3.若者の「社会貢献」離れ、若者の「稼ぐマインド」への接近

 日本人の傾向として、全体最適よりも部分最適にどうしても目が行きがちなことが挙げられる。社会の分断について論じたことと関連しているが、鳥の目を持ちながら、社会全体を創るマインドが乏しい。つまり、蛸壺の中に入ることで快感を得ることが好きなのであるが、このままでは、先に論じたとおり、活動家も啓蒙される側も喪失感に苛まれ、何も変わらない状態が続くことになる。その煽りを受け、実際に、最近まで社会貢献活動に興味を強く抱いていた若者の心境に変化が生じている。

 それは、社会貢献(全体の福祉)よりも、自身の人生防衛の方が重要であるとの心境の変化である。実際に、多方面から、若者がNPO等の社会貢献活動への関心が薄れ、より稼ぐことに価値に関心が向いているとの話を聞く。これは、人生100年時代による老後2000万円の件や家庭の実質賃金及び可処分所得の減少など複合的な要因が重なっている事象であろうが、要因の一つには社会貢献活動の社会的インパクトがあまり大きくなかったことにも起因していないだろうか。日本では、NPOで声高に社会問題の解決に向けて行動するよりも、起業家や何らかの事業を成功させ、裕福な資産を保有した方が、社会問題についての啓蒙力が高まり、自身の人生も荒波に耐えられるようになるとの考えが根付き始めている。人生を社会問題の解決に捧げた結果、上手くいかずに自身の業界の内輪で啓蒙活動を行い、社会的インパクトを度外視して、単なる自己満足に浸っている30代、40代を若者たちが見てきた結果なのであろう。

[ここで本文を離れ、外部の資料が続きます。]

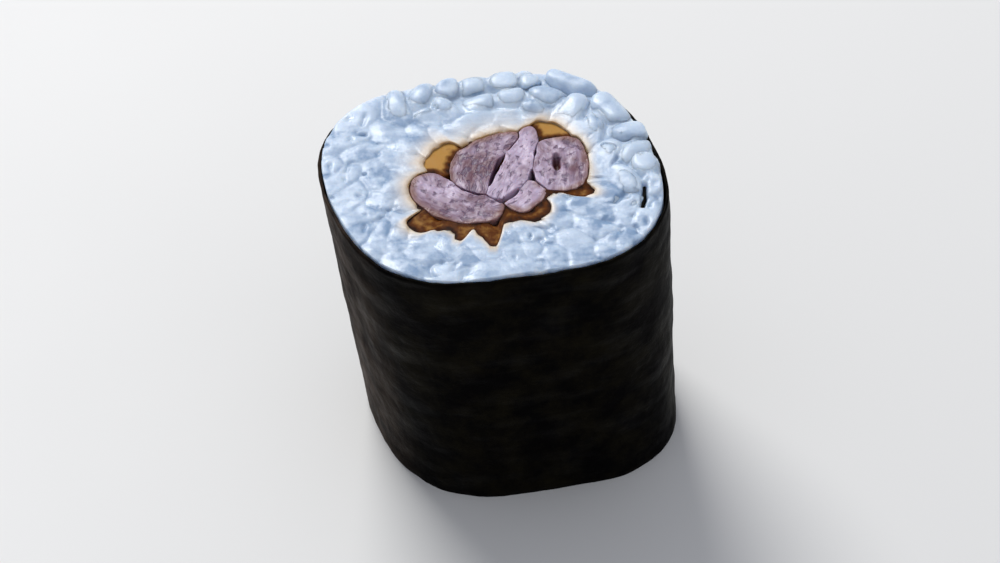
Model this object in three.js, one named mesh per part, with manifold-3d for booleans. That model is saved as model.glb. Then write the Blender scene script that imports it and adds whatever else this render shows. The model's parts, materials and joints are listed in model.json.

youtuberやNPOの活動家、煽り起業家を含めた啓蒙家たちがそれぞれ自身が快適と感じる蛸壺の中にいたのでは、結局は影響力の大きな者の情報が重要であるとの錯覚を起こしてしまう。

社会問題の優先順位や他の社会問題との関係性を把握した上で、戦略的な問題解決に向けて、日本人が苦手な「共創」を行ってほしい。